History

United States
- Laid down: 28 September 1943
- Launched: 6 November 1943
- Commissioned: 20 December 1943
- Decommissioned: 13 May 1946
- Fate: Disposed of by the Maritime Commission

General characteristics
- Displacement: 3665 tons
- Length: 441 ft 6 in (134.57 m)
- Beam: 56 ft 11 in (17.35 m)
- Draught: 28 ft 4 in (8.64 m)
- Speed: 11 knots
- Complement: 79 officers and men
- Armament: 1 × 5-inch 38 caliber dual purpose gun; 1 × 3 in (76 mm) gun; 8 × 20 mm cannons;

= USS Kangaroo (IX-121) =

The second USS Kangaroo (IX-121), an Armadillo-class tanker designated an unclassified miscellaneous vessel, was the second ship of the United States Navy to be named for the kangaroo, a family of herbivorous, leaping, marsupial mammals of Australia, New Guinea, and adjacent islands. Her keel was laid down as Paul Tulane under Maritime Commission contract (T. Z-ET1-S-C3) by Delta Shipbuilding Company, New Orleans, Louisiana, on 28 September 1943, as a tanker ship for the Liberty Ship program. She was renamed Kangaroo 27 October 1943, launched on 6 November 1943 sponsored by Mrs. Rufus C. Harris, acquired by the Navy on bareboat basis 17 December, and commissioned on 20 December.

==History==

===U.S. Navy service===
Following shakedown in the Gulf of Mexico, Kangaroo departed Guantanamo Bay Naval Base on 24 January 1944, transited the Panama Canal on 28 January, and steamed to Noumea, New Caledonia, arriving 1 March. Assigned to the Service Force Pacific as a replacement for Stag (IX-128), she loaded fuel and supplies and departed for Guadalcanal on 21 March. Upon arrival 26 March, she commenced fueling operations, and for the next five months she replenishing ships in waters of the Solomon Islands.

Departing Tulagi on 10 September, she sailed to the Tonga Islands, received a cargo of fuel oil, and delivered her cargo at Noumea on 5 October. For seven months she served as a shuttle and station tanker, transporting bunker oil from the Fiji Islands and Tonga Islands to bases in the New Hebrides and New Caledonia. After a voyage to New Zealand for repairs, she departed Auckland on 6 June to load fuel oil at American Samoa. Subsequently, she conducted fueling operations in the Solomon Islands, Eniwetok, and the Western Caroline Islands before arriving Buckner Bay, Okinawa, on 14 August to resume duty as a station tanker.
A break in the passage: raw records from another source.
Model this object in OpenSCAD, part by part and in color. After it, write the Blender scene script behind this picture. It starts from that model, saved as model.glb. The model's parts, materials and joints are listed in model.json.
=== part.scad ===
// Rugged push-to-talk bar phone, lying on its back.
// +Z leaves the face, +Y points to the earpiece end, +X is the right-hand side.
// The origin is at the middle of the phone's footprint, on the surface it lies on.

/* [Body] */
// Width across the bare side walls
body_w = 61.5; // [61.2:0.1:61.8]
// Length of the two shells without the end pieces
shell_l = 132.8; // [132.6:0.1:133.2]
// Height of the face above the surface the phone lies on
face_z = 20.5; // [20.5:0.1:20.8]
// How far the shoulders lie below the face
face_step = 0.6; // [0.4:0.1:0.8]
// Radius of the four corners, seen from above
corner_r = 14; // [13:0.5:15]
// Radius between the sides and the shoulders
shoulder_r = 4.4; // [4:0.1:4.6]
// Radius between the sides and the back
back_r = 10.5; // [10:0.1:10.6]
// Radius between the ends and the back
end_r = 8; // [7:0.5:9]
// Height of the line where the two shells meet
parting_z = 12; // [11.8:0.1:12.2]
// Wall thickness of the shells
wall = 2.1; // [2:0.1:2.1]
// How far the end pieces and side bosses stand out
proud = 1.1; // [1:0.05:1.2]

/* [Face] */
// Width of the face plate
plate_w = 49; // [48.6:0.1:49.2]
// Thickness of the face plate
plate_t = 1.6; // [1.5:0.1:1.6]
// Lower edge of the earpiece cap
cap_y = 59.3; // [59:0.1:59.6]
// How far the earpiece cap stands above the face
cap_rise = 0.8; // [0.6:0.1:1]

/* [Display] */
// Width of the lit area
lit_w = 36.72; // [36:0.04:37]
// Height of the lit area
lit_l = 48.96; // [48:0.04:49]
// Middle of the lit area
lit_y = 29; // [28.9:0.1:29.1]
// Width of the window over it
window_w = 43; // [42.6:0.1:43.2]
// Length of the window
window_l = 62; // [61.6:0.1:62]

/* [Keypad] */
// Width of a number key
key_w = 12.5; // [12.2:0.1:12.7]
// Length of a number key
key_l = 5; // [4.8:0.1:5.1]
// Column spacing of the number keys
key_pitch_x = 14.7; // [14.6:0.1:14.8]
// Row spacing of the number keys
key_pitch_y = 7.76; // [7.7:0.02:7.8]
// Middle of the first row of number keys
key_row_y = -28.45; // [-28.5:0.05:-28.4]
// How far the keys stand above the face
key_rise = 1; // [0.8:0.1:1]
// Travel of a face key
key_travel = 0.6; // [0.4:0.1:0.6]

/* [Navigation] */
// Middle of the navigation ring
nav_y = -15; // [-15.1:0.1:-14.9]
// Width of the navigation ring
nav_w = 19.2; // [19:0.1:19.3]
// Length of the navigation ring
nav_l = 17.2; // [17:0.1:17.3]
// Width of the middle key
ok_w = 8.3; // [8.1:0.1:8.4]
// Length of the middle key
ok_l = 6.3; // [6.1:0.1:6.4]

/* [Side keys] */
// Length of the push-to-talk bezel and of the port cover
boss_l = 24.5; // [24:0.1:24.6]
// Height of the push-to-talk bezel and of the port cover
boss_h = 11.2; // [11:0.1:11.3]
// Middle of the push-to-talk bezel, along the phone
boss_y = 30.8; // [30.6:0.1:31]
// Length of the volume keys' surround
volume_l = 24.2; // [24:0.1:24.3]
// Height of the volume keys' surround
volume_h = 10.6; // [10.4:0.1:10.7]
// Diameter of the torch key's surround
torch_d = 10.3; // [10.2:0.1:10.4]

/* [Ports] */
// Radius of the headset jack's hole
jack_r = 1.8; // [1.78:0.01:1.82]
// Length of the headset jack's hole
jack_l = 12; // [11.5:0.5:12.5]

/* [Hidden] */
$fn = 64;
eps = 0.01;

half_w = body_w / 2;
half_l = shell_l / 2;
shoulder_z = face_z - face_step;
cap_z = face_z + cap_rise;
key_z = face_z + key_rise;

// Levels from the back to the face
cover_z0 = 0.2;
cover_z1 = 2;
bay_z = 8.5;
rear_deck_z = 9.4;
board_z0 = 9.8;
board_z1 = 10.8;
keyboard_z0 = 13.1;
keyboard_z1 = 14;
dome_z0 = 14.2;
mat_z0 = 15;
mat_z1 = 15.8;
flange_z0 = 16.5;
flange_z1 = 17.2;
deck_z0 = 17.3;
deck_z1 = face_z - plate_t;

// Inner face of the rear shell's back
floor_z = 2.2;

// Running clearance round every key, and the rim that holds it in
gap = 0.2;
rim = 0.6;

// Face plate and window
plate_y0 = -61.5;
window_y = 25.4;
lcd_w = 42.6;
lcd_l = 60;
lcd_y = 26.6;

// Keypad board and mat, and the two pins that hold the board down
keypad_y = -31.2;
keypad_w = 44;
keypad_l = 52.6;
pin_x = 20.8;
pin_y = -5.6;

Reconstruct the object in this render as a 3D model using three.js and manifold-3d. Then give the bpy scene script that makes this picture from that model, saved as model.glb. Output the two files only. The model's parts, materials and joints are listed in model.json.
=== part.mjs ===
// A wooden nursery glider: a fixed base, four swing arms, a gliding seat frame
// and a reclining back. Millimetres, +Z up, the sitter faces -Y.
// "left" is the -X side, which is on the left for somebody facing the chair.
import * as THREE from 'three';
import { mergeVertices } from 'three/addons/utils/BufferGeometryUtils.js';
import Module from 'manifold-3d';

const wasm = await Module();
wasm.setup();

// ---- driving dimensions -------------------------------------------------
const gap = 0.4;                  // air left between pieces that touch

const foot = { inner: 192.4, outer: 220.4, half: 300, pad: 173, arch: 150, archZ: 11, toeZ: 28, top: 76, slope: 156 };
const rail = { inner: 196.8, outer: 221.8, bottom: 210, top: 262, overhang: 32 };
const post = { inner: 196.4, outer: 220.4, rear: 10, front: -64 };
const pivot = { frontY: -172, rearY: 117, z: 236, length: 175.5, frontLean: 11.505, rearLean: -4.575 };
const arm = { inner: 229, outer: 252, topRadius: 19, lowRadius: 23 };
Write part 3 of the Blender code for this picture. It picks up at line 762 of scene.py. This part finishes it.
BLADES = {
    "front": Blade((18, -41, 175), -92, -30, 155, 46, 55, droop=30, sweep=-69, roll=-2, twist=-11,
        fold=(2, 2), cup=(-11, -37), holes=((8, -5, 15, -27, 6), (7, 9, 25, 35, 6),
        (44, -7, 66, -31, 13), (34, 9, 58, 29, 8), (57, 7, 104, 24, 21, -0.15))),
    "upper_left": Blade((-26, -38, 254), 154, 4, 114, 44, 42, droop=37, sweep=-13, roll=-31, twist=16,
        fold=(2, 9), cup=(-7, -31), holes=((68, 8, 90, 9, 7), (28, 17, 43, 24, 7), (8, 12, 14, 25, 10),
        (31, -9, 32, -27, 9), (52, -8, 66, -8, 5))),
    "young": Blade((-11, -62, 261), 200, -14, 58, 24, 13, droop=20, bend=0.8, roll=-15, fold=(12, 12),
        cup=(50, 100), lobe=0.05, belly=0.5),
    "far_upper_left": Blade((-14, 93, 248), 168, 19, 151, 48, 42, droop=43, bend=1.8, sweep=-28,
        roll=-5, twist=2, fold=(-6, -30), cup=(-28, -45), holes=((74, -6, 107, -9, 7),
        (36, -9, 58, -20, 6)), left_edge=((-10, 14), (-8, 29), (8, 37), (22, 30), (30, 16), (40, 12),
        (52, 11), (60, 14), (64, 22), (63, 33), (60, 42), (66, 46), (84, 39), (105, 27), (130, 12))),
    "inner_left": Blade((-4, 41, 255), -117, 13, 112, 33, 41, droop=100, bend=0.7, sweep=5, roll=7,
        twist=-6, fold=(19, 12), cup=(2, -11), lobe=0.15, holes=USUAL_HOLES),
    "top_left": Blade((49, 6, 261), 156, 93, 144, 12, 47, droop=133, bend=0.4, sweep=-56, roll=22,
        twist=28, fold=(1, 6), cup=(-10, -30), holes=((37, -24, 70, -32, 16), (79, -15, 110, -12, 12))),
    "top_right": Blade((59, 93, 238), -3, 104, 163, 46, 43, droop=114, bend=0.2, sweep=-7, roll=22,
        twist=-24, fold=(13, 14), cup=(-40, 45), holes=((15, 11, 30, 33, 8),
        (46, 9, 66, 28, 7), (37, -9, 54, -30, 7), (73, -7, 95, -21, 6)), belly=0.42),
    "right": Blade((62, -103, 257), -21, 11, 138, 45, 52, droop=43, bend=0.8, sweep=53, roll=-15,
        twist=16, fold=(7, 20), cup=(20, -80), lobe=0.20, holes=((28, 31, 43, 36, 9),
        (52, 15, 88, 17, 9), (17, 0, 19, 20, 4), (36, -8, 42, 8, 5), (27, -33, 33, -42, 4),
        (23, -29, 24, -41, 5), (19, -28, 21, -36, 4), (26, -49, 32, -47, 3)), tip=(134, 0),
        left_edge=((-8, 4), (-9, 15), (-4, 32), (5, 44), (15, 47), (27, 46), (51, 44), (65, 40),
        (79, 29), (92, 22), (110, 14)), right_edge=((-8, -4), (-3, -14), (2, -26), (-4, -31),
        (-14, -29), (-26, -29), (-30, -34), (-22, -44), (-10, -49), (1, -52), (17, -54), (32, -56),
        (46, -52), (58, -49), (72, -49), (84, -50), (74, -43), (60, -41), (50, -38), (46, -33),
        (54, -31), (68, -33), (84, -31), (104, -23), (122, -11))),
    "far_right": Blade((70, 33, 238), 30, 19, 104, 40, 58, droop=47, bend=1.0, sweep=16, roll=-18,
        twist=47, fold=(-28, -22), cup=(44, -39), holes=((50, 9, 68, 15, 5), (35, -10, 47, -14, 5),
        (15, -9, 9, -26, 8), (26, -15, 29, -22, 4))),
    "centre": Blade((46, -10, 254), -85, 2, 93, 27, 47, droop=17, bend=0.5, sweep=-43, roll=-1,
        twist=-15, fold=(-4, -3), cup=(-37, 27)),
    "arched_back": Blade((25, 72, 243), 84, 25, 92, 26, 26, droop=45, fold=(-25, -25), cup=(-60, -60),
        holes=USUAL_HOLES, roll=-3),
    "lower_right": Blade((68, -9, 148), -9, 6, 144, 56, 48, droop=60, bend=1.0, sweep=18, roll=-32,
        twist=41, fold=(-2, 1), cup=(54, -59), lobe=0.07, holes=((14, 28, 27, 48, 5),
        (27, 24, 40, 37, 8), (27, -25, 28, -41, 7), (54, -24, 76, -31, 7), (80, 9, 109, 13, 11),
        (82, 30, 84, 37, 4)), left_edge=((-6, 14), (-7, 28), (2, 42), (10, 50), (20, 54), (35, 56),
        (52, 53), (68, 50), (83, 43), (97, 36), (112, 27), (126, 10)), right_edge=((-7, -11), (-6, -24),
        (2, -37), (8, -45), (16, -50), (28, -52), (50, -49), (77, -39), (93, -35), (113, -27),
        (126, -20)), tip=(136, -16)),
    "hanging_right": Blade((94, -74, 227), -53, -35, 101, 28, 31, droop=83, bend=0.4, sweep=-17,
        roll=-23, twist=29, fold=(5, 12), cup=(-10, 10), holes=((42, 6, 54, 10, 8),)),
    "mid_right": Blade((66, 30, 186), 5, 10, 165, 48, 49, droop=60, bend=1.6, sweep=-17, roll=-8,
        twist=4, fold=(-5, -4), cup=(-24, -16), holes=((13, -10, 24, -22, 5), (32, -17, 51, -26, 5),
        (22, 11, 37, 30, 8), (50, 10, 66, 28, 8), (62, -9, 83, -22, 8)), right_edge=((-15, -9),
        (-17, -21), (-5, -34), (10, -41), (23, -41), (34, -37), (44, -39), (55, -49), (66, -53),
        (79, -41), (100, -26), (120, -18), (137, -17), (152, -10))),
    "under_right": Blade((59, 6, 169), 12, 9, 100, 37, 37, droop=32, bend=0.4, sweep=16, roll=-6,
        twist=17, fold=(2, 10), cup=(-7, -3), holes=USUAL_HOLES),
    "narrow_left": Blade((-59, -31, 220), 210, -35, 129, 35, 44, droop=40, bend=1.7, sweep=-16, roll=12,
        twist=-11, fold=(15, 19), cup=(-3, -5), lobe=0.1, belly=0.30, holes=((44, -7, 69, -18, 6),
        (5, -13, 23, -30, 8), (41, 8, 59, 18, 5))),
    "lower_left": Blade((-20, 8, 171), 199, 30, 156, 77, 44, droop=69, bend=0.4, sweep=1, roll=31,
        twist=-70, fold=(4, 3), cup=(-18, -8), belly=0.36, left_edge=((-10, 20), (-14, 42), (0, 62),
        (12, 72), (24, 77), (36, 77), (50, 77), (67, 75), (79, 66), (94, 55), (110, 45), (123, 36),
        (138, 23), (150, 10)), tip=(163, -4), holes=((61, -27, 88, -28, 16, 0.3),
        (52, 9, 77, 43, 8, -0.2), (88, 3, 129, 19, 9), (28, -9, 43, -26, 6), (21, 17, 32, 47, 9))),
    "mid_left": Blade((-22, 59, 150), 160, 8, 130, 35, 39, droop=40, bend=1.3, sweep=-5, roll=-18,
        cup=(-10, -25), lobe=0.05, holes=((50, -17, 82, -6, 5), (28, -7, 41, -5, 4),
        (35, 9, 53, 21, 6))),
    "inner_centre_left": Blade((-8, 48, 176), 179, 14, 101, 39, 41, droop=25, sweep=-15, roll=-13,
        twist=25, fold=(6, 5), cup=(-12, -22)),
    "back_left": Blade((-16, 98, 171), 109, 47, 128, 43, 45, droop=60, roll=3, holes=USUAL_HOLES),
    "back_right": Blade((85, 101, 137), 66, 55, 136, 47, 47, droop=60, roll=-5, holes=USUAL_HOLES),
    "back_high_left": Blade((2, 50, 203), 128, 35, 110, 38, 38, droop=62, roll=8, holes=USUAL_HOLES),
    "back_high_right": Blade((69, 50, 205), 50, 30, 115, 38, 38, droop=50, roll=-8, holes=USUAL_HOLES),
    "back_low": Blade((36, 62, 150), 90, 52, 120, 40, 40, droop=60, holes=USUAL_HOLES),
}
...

While in the Pacific Kangaroo steamed over 20,000 miles (32,000 kilometers) and hauled more than 38,000,000 gallons (900,000 barrels, 144,000 cubic meters) of fuel oil and hundreds of drums of lubricating oil for fighting ships of the Navy. During her service she refueled more than 80 ships, including ten aircraft carriers, 34 destroyers, 20 troop transports, 12 cargo ships, and numerous merchantmen — not to mention storage barges, oilers, and tank farms.

Kangaroo departed Okinawa on 2 February 1946, for the United States. Transiting the Panama Canal on 9 March, she put into Norfolk, Virginia, on 30 April after a six-week anchorage at Lynnhaven Roads and Hampton Roads. Kangaroo decommissioned on 13 May, and the following day she was turned over to the Maritime Commission for disposal.

===Post-War service===
In 1948, she was renamed to Mostank

In 1954, she was renamed to Niborio

In 1957, she was renamed to Andros Seafarer

In 1963, she was renamed to San Pablo

She was scrapped in March 1969 in Taiwan, still bearing the name S.S. San Pablo.